- What is being asked -
Wherever "joints" appears in a line, list that line.
— BEGIN Source data —
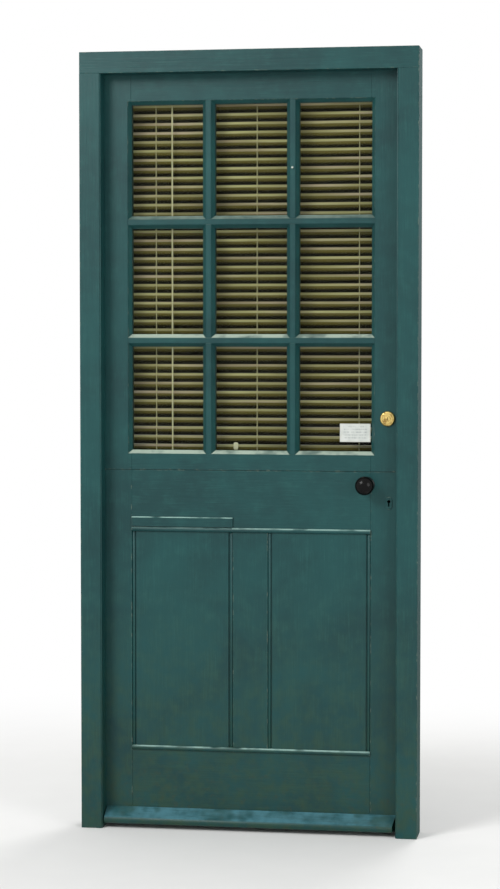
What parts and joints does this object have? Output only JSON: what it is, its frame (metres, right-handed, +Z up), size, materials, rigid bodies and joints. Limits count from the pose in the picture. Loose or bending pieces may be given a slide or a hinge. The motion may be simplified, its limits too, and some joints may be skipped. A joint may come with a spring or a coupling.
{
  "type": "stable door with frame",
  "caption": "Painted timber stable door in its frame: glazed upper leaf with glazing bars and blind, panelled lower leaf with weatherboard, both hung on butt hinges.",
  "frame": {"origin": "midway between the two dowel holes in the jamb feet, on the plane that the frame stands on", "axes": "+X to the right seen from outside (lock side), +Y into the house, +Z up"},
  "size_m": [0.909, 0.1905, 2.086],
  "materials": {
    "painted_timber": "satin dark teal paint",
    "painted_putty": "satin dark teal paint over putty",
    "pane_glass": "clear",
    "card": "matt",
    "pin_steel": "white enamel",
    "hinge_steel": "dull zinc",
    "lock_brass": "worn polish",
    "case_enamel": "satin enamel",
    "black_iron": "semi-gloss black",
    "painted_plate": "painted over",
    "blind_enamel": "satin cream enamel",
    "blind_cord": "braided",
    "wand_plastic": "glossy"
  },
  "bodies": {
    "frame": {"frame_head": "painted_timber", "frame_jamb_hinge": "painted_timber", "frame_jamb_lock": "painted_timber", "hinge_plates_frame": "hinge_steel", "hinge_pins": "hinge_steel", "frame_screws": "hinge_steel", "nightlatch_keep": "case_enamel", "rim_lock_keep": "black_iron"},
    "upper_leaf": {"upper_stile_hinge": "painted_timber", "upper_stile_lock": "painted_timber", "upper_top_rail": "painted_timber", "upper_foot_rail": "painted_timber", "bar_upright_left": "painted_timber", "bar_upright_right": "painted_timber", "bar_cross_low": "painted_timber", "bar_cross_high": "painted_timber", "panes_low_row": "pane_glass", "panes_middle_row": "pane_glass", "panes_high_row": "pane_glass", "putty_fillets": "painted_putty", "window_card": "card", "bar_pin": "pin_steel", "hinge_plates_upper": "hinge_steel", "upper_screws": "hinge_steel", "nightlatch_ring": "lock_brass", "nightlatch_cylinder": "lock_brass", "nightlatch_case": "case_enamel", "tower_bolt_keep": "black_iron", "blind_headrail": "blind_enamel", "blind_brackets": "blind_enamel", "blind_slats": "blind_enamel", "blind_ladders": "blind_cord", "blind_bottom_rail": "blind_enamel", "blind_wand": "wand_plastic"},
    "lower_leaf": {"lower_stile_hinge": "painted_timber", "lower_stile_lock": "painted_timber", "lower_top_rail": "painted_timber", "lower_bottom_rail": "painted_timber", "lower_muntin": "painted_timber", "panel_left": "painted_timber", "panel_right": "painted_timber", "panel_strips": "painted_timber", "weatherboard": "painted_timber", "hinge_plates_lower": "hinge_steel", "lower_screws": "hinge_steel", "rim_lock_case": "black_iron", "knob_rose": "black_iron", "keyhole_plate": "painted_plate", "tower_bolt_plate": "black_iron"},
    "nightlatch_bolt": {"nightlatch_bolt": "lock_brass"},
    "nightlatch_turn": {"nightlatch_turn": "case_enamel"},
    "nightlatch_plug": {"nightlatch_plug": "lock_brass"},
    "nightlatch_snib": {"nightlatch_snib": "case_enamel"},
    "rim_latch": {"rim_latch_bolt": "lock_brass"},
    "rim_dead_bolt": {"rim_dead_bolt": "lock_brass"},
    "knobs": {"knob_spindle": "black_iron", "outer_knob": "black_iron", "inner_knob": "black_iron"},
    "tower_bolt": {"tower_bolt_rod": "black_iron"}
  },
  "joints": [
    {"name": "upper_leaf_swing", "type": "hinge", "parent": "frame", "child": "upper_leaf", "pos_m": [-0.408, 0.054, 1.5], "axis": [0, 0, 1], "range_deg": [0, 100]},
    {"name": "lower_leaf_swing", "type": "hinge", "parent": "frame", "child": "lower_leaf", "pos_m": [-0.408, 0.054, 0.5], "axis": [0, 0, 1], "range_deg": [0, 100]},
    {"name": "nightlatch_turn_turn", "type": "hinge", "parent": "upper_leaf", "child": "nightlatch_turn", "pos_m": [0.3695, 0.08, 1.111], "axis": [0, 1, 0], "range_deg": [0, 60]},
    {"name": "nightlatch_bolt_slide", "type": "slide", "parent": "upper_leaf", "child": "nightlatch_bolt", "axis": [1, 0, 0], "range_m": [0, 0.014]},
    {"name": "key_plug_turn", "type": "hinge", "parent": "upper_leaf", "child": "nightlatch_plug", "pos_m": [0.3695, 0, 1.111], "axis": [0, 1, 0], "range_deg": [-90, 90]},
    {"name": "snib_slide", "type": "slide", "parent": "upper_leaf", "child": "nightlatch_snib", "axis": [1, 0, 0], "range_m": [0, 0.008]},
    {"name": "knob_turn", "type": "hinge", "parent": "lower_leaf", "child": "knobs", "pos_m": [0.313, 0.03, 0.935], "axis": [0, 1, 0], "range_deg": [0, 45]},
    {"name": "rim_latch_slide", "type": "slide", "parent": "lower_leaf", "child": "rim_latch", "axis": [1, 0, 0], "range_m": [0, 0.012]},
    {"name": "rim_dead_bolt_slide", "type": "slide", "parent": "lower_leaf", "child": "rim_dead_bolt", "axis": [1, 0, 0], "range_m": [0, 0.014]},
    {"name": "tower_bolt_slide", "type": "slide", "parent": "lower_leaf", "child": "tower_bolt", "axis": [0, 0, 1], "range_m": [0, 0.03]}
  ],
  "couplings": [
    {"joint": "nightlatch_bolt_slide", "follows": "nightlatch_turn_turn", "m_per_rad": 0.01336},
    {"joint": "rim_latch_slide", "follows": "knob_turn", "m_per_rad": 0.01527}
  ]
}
— END Source data —
- Result -
What parts and joints does this object have? Output only JSON: what it is, its frame (metres, right-handed, +Z up), size, materials, rigid bodies and joints. Limits count from the pose in the picture. Loose or bending pieces may be given a slide or a hinge. The motion may be simplified, its limits too, and some joints may be skipped. A joint may come with a spring or a coupling.
  "joints": [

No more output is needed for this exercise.